Avec les nombreuses évolutions du secteur, « nous avons besoin de repenser nos modèles. Renouvellement urbain, démolition, réhabilitation, développement, c’est d’ailleurs pour cela que nous réorganisons nos équipes maîtrise d’ouvrage. Dans notre parc, il n’y a quasiment plus de logements en étiquettes F et G et les derniers seront rénovés d’ici à la fin de l’année. Nous rénovons en moyenne, chaque année, un peu plus de 550 logements. Cette année, nous allons faire un peu plus de 1 195 rénovations : réhabilitation et modernisation. »
« À chaque opération, nous faisons un saut dans le vide. »
Chacun son habitation
Au-delà de la rénovation, le groupe mise sur l’innovation. « Nous nous adaptons aux besoins des territoires. Nous avons une pluralité de produits et de projets : notre vocation est de loger les salariés, mais aussi accompagner tous les parcours de vie. »
Tour d’horizon non exhaustif :
- À destination des seniors : les maisons Helena en Ille-et-Vilaine (petits collectifs d’une vingtaine d’appartements), treize résidences aujourd’hui et 22 en potentiel. En partenariat avec les collectivités, « ce ne sont pas que des logements mais des offres d’accompagnement, d’animations, de services ».

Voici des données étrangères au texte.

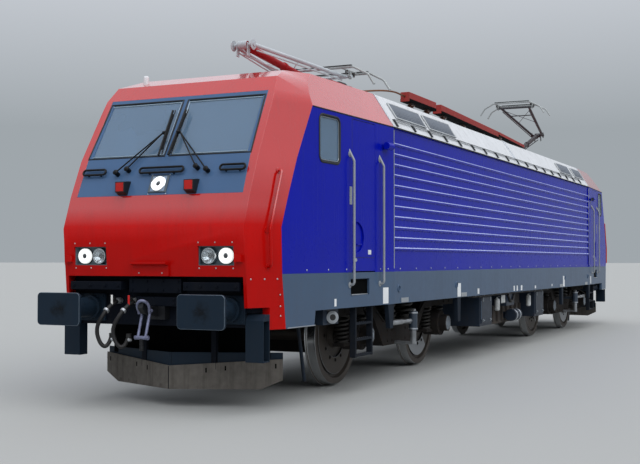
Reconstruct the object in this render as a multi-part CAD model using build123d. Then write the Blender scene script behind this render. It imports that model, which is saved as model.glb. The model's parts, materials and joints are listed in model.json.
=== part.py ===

- Deux pensions de famille en Morbihan (Lanester et Auray, bientôt une à Riantec) : résidence sociale permettant d’accompagner des locataires aux parcours de vie décousus, chahutés, « ce, grâce au logement ».
- Le projet Hippocampe pour les familles scindées suite à un divorce : « L’idée, c’est avoir une petite pièce supplémentaire selon la surface pour accueillir un ou plusieurs enfants. »
- Le BRS (Bail réel solidaire), un moyen de plus en plus utilisé par les collectivités pour permettre de faciliter l’accession. « Cela commence à prendre beaucoup d’importance, les collectivités sont de plus en plus en demande. Notre particularité est que nous développons le BRS dans le neuf, mais aussi l’ancien. »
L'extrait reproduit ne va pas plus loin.